La era de la boludez
Me casé con un boludo o esa nueva tendencia del cine nacional de mirar con lupa las grietas del matrimonio heterosexual y monógamo.
Es una rara coincidencia el estreno, con pocas semanas de diferencia, de dos comedias románticas argentinas que tienen al matrimonio como centro: Una noche de amor, de Hernán Gerschuny, fue la primera, y apostó a la identificación fuerte con la comedia norteamericana para contar los encuentros y desencuentros de dos (Carla Peterson y Sebastián Wainraich) a los que la rutina familiar y laboral tiene un poco alejados, enamorados sin romanticismo. Me casé con un boludo es por su parte la séptima película de Juan Taratuto, un director que representa un fenómeno extraño dentro del cine argentino porque apostó desde su primera película al cine industrial y a trabajar con una serie de actores que mayormente venían de la tele (Diego Peretti, Pablo Rago, Pablo Echarri), y tratando de capitalizar esa popularidad para ofrecer productos atractivos al gran público.
La pareja de Valeria Bertucelli y Adrián Suar en Un novio para mi mujer (2008) fue el gran hit de Taratuto, sobre todo por ese personaje memorable de La Tana con el que Bertucelli se instaló como una actriz de comedia conocida. Y son varios los rasgos que estaban presentes en esa película –como el costumbrismo en el personaje del Puma Goity, chanta, un galán de barrio, o la italianidad calentona de Bertucelli- los que aparecen también en Me casé con un boludo y revelan un vínculo con una tradición muy diferente a la de Gerschuny, la de la comedia argentina de los ochenta y hasta programas como Matrimonios y algo más, que desde los sesenta hasta fines del menemismo exprimieron la risa con imágenes de las personas casadas que eran más propias de otra época.
Una de esas uniones estereotípicas, la del salame con la mujer más avivada, está en la base de Me casé con un boludo y es con toda probabilidad la responsable de su centro profundamente anacrónico, que intenta mezclarse con una versión más contemporánea del amor de pareja pero al mismo tiempo la repele y excluye. Acá, Fabián Brando (Adrián Suar) es un actor conocido, tiene una modernísima casa vidriada con pileta y un antiquísimo representante (Norman Brisky) que viste pantalón con tiradores, piloto y sombrero, como una especie de parodia local de un agente del cine clásico de Hollywood. Brando es egocéntrico, se desvive por figurar, se palpa los músculos para comprobar que la flacidez no le está ganando una batalla que él vive como una épica, pero cuando conoce a Flor (Valeria Bertucelli) en un rodaje, algo cambia.

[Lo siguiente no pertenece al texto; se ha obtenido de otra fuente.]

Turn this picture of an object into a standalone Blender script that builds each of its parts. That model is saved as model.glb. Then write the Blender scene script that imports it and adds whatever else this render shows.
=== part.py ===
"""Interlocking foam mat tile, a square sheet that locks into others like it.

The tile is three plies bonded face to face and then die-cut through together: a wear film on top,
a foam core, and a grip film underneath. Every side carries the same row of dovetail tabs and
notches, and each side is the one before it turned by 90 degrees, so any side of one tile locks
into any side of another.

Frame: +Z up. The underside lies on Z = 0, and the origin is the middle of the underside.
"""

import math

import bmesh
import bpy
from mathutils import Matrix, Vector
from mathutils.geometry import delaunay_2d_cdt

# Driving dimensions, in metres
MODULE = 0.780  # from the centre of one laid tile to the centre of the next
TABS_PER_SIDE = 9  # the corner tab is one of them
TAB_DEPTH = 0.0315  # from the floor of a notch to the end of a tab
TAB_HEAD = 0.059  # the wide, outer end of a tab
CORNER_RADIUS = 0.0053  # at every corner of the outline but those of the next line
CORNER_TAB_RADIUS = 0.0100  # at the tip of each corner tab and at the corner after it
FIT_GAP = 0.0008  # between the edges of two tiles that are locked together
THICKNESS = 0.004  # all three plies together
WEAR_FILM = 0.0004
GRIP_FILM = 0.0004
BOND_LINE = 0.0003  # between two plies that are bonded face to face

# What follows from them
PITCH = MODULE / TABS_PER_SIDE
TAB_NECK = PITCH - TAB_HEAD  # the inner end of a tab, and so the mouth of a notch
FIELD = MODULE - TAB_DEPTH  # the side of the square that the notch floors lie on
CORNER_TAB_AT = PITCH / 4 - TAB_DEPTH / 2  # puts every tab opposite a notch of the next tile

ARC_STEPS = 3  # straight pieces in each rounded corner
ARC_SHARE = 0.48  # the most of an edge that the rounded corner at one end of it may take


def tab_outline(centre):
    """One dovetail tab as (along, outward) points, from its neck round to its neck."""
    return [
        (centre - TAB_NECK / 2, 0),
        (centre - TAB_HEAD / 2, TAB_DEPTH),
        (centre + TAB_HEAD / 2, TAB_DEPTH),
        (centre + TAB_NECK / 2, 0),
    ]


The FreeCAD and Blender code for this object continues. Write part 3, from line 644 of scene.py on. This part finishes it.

Ese personaje de Suar al comienzo de la película es lo mejor de Me casé con un boludo: un boludo real y caricaturesco, pero que no sobrevive más de media hora antes de que Suar lo abandone casi por completo y empiece a actuar de lo que siempre supo hacer: de Suar. Sucede que al poco tiempo de casarse Flor, horrorizada al descubrir que le pasó lo que anuncia el título, les cuenta a lxs amigxs que está desesperada por el error que cometió, y Fabián la escucha. A partir de ahí todo es comedia de enredos, con pedido de ayuda por parte de él a un guionista para que le pase letra, y otros intentos absurdos por armar un personaje que pueda enamorar a su mujer basados, todos ellos, en cierta idea del matrimonio como puesta en escena, como arte de fingir ante el otro: Fabián hace de cuenta que no es un idiota, esconde la Playstation, regala joyas, hace terapia, y Flor sonríe con muecas de felicidad impostada. Esa noción anticuada y el repertorio de engaños y malentendidos que convoca (algunos muy buenos, pero que la película va dejando atrás casi como si los olvidara, lo mismo que a sus personajes como el guionista o el falso psicólogo) se combina sin embargo con un giro hacia la idea de pareja más moderna fundada en la comunicación y la confianza mutuas, que se consigue al precio de una inconsistencia feroz, y deja la impresión de haber visto no una sino varios retazos de películas.